Indonesia has joined the African Union and the Arab League in urging the UN Security Council to suspend the International Criminal Court (ICC) investigation of the Sudanese President for alleged genocide and war crimes.
The court's charter allows for the council to suspend investigation or issuance of warrants for up to 12 months.
On Wednesday, Foreign Ministry spokesman Teuku Faizasyah said moves by the ICC to indict President Omar Hassan al-Bashir, and the request for an arrest warrant, would jeopardize the ongoing peace process in Sudan's conflict-torn region of Darfur.
"The arrest warrant would be counterproductive to the peace process between north and south Sudan. The enforcement of justice for human rights crimes should be perceived within a holistic context. There should be a balance between the promotion of justice and creation of peace," he said.
Indonesia is currently an elected council member until the end of the year.
ICC chief prosecutor Luis Oreno-Ocampo last month accused the Sudanese leader of orchestrating a campaign of genocide, killing 35,000 people outright, and of being responsible for the deaths of at least 100,000 more in Sudan's remote west over the past five years.
North and south Sudan have been ravaged by conflict between the two ruling parties -- the National Congress Party and the Sudan People's Liberation Movement -- with each claiming the oil-rich area of Abyei, which straddles their common border.
A peace accord in 2005 and a 10,000-strong UN mission deployed in the volatile region have failed to prevent sporadic violent incidents from occurring between the two powers.
"The ICC, as an independent body, reserves the jurisdiction to indict and arrest people proven to be guilty of the crimes they are charged with," said Bantarto Bandoro, an international relations analyst at the University of Indonesia.
"However, the ICC should also take into account the adverse political impact if the arrest warrant for the Sudanese president is issued amid the fragile peace process there."

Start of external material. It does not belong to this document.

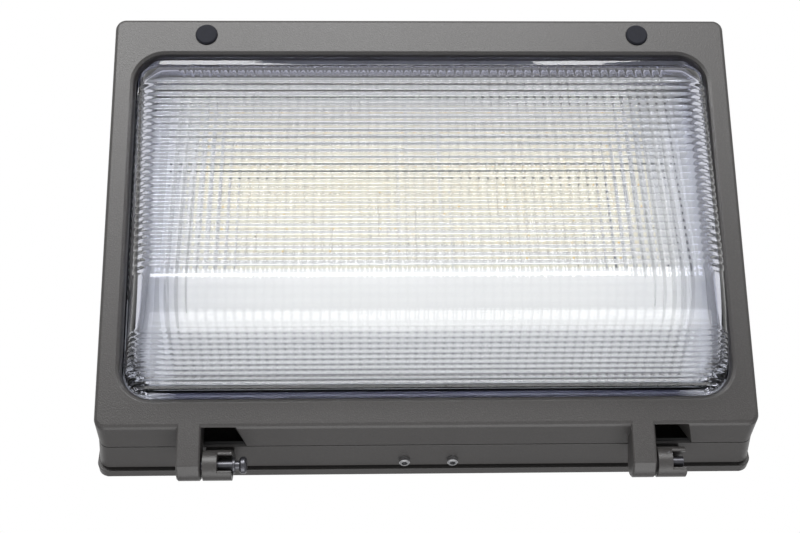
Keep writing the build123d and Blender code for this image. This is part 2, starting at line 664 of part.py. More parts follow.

Bashir's regime is lobbying the Security Council to freeze possible legal proceedings should ICC judges issue an arrest warrant.

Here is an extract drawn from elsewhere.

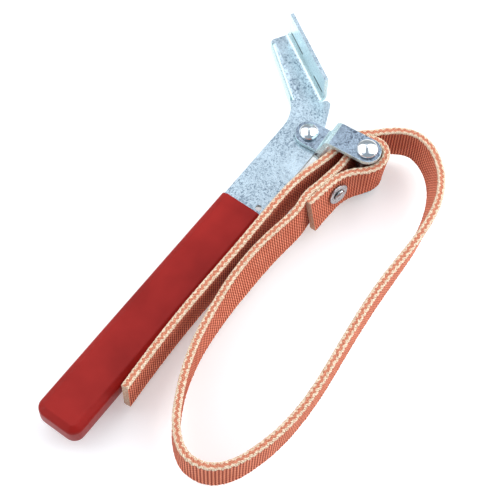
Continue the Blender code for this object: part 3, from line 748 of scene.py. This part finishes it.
def make_sky():
    """An even grey-blue surround, which the bright metal mirrors."""
    world = bpy.data.worlds.new("studio")
    bpy.context.scene.world = world
    world.use_nodes = True
    tree = world.node_tree
    where = tree.nodes.new("ShaderNodeTexCoord")
    parts = tree.nodes.new("ShaderNodeSeparateXYZ")
    ramp = tree.nodes.new("ShaderNodeValToRGB")
    tree.links.new(where.outputs["Generated"], parts.inputs[0])
    tree.links.new(parts.outputs["Z"], ramp.inputs[0])
    tree.links.new(ramp.outputs[0], tree.nodes["Background"].inputs[0])
    stops = ((0.30, (0.42, 0.44, 0.46, 1.0)), (0.75, (0.34, 0.40, 0.47, 1.0)))
    for stop, (position, colour) in zip(ramp.color_ramp.elements, stops):
        stop.position = position
        stop.color = colour
    tree.nodes["Background"].inputs[1].default_value = 1.0


def make_floor():
    """A floor a little below the tool's lowest point."""
    bm = bmesh.new()
    bmesh.ops.create_grid(bm, x_segments=2, y_segments=2, size=6.0)
    floor = mesh_object("floor", bm, [floor_material("floor")])
    floor.location = (0.0, 0.0, CAD_BOX[0][2] - 0.0002)


def make_lights():
    """Two softboxes, one each side of what the flat faces mirror, and a lower light from either side."""
    middle = place(-40.0, -25.0, 0.0)
    mirror = Vector((0.47, 0.28, 0.84))
    right = Vector((0.595, -0.804, 0.0))
    away = Vector((0.804, 0.595, 0.0))
    for name, share, power in (("softbox_right", 0.66, 11.0), ("softbox_left", -0.66, 10.0)):
        where = middle + (mirror + right * share - away * 0.22).normalized() * 1.2
        area_light(name, where, middle, away, (1.40, 1.40), power)
    area_light("side_right", middle + Vector((0.95, -1.05, 0.55)), middle, (0, 0, 1), (1.2, 0.7), 13.0)
    area_light("side_left", middle + Vector((-1.05, 0.65, 0.55)), middle, (0, 0, 1), (0.9, 0.6), 3.2)


def make_camera(where, degrees, lens):
    """The main camera, turned by these angles about x, y and z."""
    data = bpy.data.cameras.new("camera")
    data.lens = lens
    data.sensor_width = 36.0
    data.clip_start = 0.01
    obj = bpy.data.objects.new("camera", data)
    obj.location = where
    obj.rotation_euler = tuple(math.radians(a) for a in degrees)
    bpy.context.scene.collection.objects.link(obj)
    bpy.context.scene.camera = obj


make_sky()
make_floor()
make_lights()
make_camera(place(-309.54, -183.95, 550.9), (28.485, -0.954, -53.542), 102.96)
bpy.context.scene.view_settings.view_transform = "Standard"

The council has yet to respond.
Last week it approved a resolution extending the mandate of UN-African Union peacekeepers in Darfur, UNAMID, for another year.
UNAMID has only deployed 9,500 out of a planned total of 26,000 troops due to the many demands about its composition.
Indonesia has delayed sending its peacekeepers to Darfur because of recent security exacerbations.
Bashir seized power in a 1989 coup that overthrew a democratically elected government. He was first declared elected president in a 1996 poll widely denounced as fraudulent.